There’s an old saying popularised by former US President John F Kennedy, which goes:

“Victory has a thousand fathers, but defeat is an orphan.”

What JFK meant by this is that when things go well, everyone wants some of the credit for the situation; whereas when things aren’t going great no one wants to accept any of the blame.

This is definitely analogous to the current Blues takeover situation.

In the last couple of days, we’ve seen Maxi Lopez and Paul Richardson happy to pose with players the club has signed to at least offer the impression that the signing was down to them.

I can’t imagine it makes staff at the club very happy; it’s making the situation around who is running the club murkier and giving more people more ammo to criticise the way the club is being run.

I get the impression it’s annoying at least a section of the fanbase too.

I’ve raised the topic directly with Paul Richardson and he told me that he cannot talk much about the takeover and that he is in effect “gagged”.

When I countered that the photos such as pictures of new players with Lopez and himself offered the perception that he could freely talk about things, he did qualify that by saying he can’t talk about specific detail regarding the takeover.

I’ll concede that he has a point; a photo op with Tahith Chong is hardly him breaking an NDA but I do believe the perception being created is causing some division.

It’s now been seven and a half weeks since Richardson and co rocked up on the Kop car park and officially, we are no further informed of what is happening.

Part of this isn’t down to Richardson; the lack of update made by BSH to the Hong Kong Stock Exchange has hardly been helpful while Trevor Birch’s throwaway comment about paperwork on TalkSPORT did nothing to inform the situation.

It’s also worth remembering that professionalism dictates discretion in this situation; the takeover process is long and fluid and with the added complications involved there are almost certainly legal reasons why we can’t be updated with anything like a timeframe or procedural information.

However, the way the last couple of days has been handled does leave me wondering how the club is doing for money – and just how much financial reasons affected the club’s ability to do business.

We’ve known all too well the impact long expensive contracts can have on the club, particularly if a player falls out of favour or is consistently injured.

Tahith Chong is of the right sort of age to be offered a long-term deal and is almost certainly a much better bet than some of the crap that’s been negotiated under previous executives; however it is still a risk to the club and chip-pisser that I am, I want to be sure in my own mind that his contract is affordable to the club regardless of what happens with this takeover.

Practicality suggests that there has to have been some sort of agreement between the incumbent Blues board and the Richardson consortium as to what budget could be used, and that as such some sort of consensus has had to be reached on targets.

I think this is why so little money has been spent this window on transfer fees; the rumour is that even Chong’s fee is deferred to the end of the season but I’ve not got any proof that the rumour is true.

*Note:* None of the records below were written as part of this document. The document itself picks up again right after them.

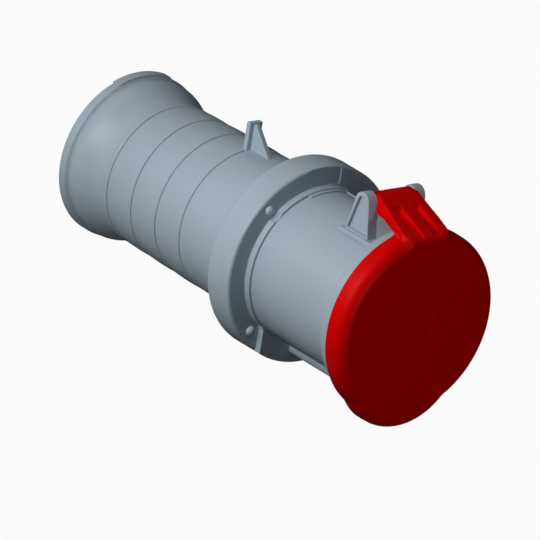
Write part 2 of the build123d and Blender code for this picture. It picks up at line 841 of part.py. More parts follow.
def lid_arm():
    """Hinge arm: knuckle, flat top, slope down to the face, two channels between three ribs."""
    knuckle = Pos(hinge_y, hinge_z) * Circle(arm_knuckle_r)
    corners = Polyline(
        (hinge_y + arm_knuckle_r, hinge_z + arm_flat),
        (arm_root_y, lid_face_z - press_gap),
        (arm_root_y - lid_round_r, lid_face_z - press_gap),
        (arm_root_y - lid_round_r, lid_ceiling_z + lid_face_t / 3),
        (lid_r - lid_wall + move_gap, lid_z),
        close=True,
    )
    outline = make_hull(knuckle.edges() + corners.edges())
    slab = side_slab(outline, -arm_lid_half_w, arm_lid_half_w)
    start_z = hinge_z - arm_knuckle_r - 1
    wide_z = ear_foot_z1 + move_gap
    plan = Polyline(
        (-knuckle_half, start_z),
        (knuckle_half, start_z),
        (knuckle_half, wide_z),
        (arm_lid_half_w, lid_face_z),
        (arm_lid_half_w, lid_face_z + 1),
        (-arm_lid_half_w, lid_face_z + 1),
        (-arm_lid_half_w, lid_face_z),
        (-knuckle_half, wide_z),
        close=True,
    )
    arm = slab & extrude(Plane.XZ * make_face(plan.edges()), -(hinge_y + arm_knuckle_r + 1))
    arm -= block(-arm_lid_half_w, arm_lid_half_w, 0, lid_r - lid_wall + move_gap, hinge_z, lid_z)
    return arm - channel(1) - channel(-1)


def channel(side):
    """Channel beside the middle rib, deep at its rear wall and running out on the face."""
    top_y, top_z = hinge_y + arm_knuckle_r, hinge_z + arm_flat
    slope = (top_y - arm_root_y) / (lid_face_z - top_z)
    wall_y = top_y - slope * (channel_z - top_z)
    end = (arm_root_y - channel_end_d, lid_face_z)
    middle_z = (channel_z + lid_face_z) / 2
    middle = (top_y - slope * (middle_z - top_z) - channel_d, middle_z)
    floor = ThreePointArc((wall_y - channel_d, channel_z), middle, end)
    rest = Polyline(end, (top_y, lid_face_z), (top_y, channel_z), (wall_y - channel_d, channel_z))
    outline = make_face(floor.edges() + rest.edges())
    inner, outer = channel_mid_half_w, knuckle_half - channel_rib_w
    x0, x1 = (inner, outer) if side > 0 else (-outer, -inner)
    return side_slab(outline, x0, x1)


def lid():
    """Spring lid with lobe, hinge arm, seal seat and the shallow panel on its face."""
    shell = Pos(0, 0, lid_z) * extrude(lid_outline(), lid_h, taper=lid_draft)
    shell = fillet(shell.edges().group_by(Axis.Z)[-1], lid_round_r)
    shell += lid_arm()
    shell -= Pos(0, 0, lid_z) * extrude(lid_outline(lid_wall), lid_ceiling_z - lid_z, taper=lid_draft)
    panel = RectangleRounded(lid_panel_w, lid_panel_h, lid_panel_round_r)
    shell -= Pos(0, lid_panel_y, lid_face_z - lid_panel_d) * extrude(panel, lid_panel_d + 1)
    shell -= cross_bar(pin_r + run_gap, -ear_x0, ear_x0, hinge_y, hinge_z)
    pocket_r = spring_r + spring_space
    pocket_half = spring_half_w + spring_space
    shell -= cross_bar(pocket_r, -pocket_half, pocket_half, hinge_y, hinge_z)
    below = hinge_y - 2 * arm_knuckle_r
    shell -= block(-pocket_half, pocket_half, below, hinge_y, hinge_z - 2 * arm_knuckle_r, hinge_z + pocket_r)
    leg_y = hinge_y - spring_r + spring_wire_r
    leg_half = spring_wire_r + spring_space
    shell -= block(
        spring_leg_x - leg_half,
        spring_leg_x + leg_half,
        below,
        leg_y + leg_half,
        hinge_z,
        lid_z - lid_wall + move_gap,
    )
    return shell


def lid_seal():
    """Rubber ring under the face of the lid, which meets the lip of the housing."""
    return ring(lid_seal_r, lid_seal_bore_r, rim_z + move_gap, lid_ceiling_z)


def save(name, *solids):
    """Write one sub-part."""
    shapes = [s for solid in solids for s in solid.solids()]
    export_step(Compound(children=shapes), f"parts/{name}.step")


corners = (45, 135, 225, 315)
save("handle_shell", handle_shell())
save("front_housing", front_housing())
save("housing_gasket", housing_gasket())
save("cover_screws", *[around(a, cover_circle_r) * cover_screw() for a in corners])
save("threaded_inserts", *[around(a, cover_circle_r) * threaded_insert() for a in corners])
save("contact_carrier", contact_carrier())
save("clamp_ring", clamp_ring())
save("carrier_screws", *[around(a, carrier_screw_circle_r) * carrier_screw() for a in (90, 210, 330)])
save("terminal_block", terminal_block())
save("block_screws", *[around(a, block_screw_circle_r) * block_screw() for a in (18, 162)])
for name, angle, radius, pin in CONTACTS:
    save(name, contact_at(angle, radius, pin))
save("sleeve_springs", *[around(a, r) * sleeve_spring(p) for n, a, r, p in CONTACTS])
save(
    "terminal_screws",
    *[around(a, r) * terminal_screw(p, z) for n, a, r, p in CONTACTS for z in terminal_heights(p)],
)
save("gland_seal", gland_seal())
save("gland_washer", gland_washer())
save("gland_nut", gland_nut())
save("hinge_pin", hinge_pin())
save("lid_spring", lid_spring())
save("lid", lid())
save("lid_seal", lid_seal())
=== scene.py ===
"""In-line power socket: looks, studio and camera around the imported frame."""

import json
import logging
import math
from dataclasses import dataclass, field
from enum import Enum
from typing import Any, Callable, Sequence, Union

import bmesh
import bpy
from mathutils import Matrix, Vector


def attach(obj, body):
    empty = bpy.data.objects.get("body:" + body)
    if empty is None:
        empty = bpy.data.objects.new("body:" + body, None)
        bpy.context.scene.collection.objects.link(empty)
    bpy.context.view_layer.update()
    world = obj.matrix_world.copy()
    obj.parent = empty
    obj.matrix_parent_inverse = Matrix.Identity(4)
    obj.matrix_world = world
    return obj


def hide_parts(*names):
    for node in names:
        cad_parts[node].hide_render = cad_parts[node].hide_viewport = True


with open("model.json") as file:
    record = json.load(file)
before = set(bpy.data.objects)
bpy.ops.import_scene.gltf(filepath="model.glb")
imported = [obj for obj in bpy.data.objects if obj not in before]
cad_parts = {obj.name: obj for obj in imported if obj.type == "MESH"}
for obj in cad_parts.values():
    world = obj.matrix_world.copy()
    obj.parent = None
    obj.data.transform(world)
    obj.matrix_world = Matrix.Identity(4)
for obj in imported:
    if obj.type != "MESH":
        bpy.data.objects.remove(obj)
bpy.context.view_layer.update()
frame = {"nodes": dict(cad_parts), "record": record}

MM = 0.001
SCREW_ANGLES = (45, 135, 225, 315)
HINGE_Y = 59.4
HINGE_Z = 213.5
LIE_ALONG_X = Matrix(((0, 0, 1), (1, 0, 0), (0, 1, 0)))
LIE_ALONG_Y = Matrix(((1, 0, 0), (0, 0, 1), (0, 1, 0)))
log = logging.getLogger("power_socket")

Number = Union[int, float]
Point = tuple[float, float]


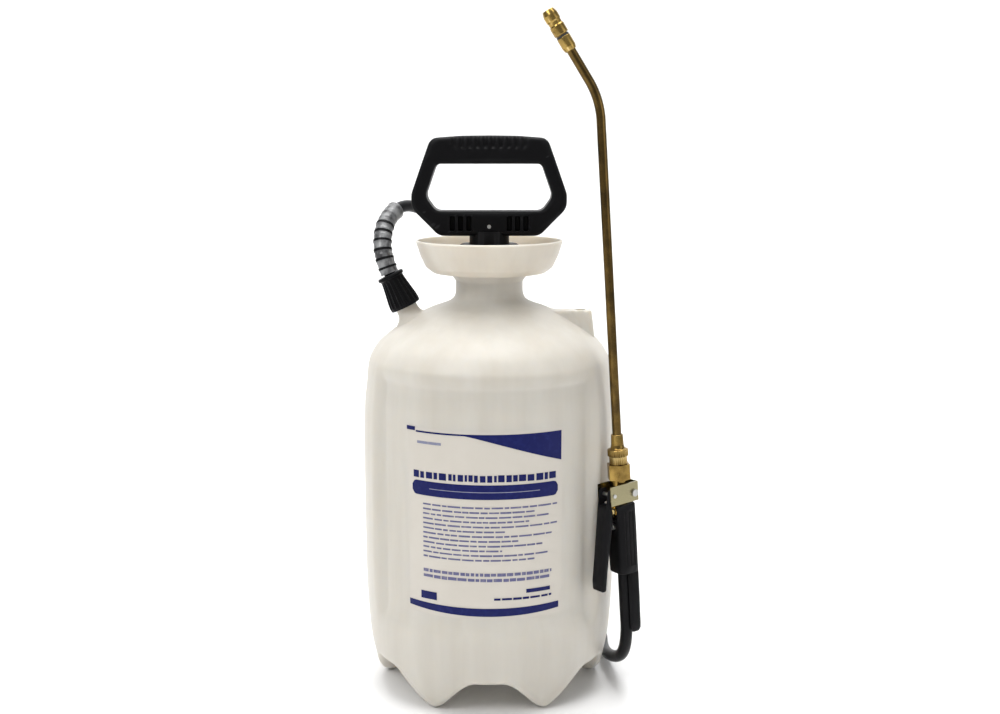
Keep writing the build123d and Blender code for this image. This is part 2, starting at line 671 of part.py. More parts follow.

We should also take note that while players have come in, wages have been saved throughout this window by selling and loaning out players which might have allowed some wiggle room without additional funds being spent.

All of this leaves us scratching our heads trying to work out just how much investment is available from the Richardson consortium going forward, which in turn I think leaves some fans wary that this proposed takeover might be a frying pan to fire situation.

The next month I think is going to be telling; no more money can be raised from transfers and loans which means whoever is paying the bills next month has to have the cash to hand.

If everything goes swimmingly and the takeover is approved in September, I think even the cynics out there have to accept in the short term everything is okay.

Should it drag on longer, then the question will surely enter the minds of Richardson and co – how much more cash do they put in without a guarantee that they have a club of their own at the end of it all?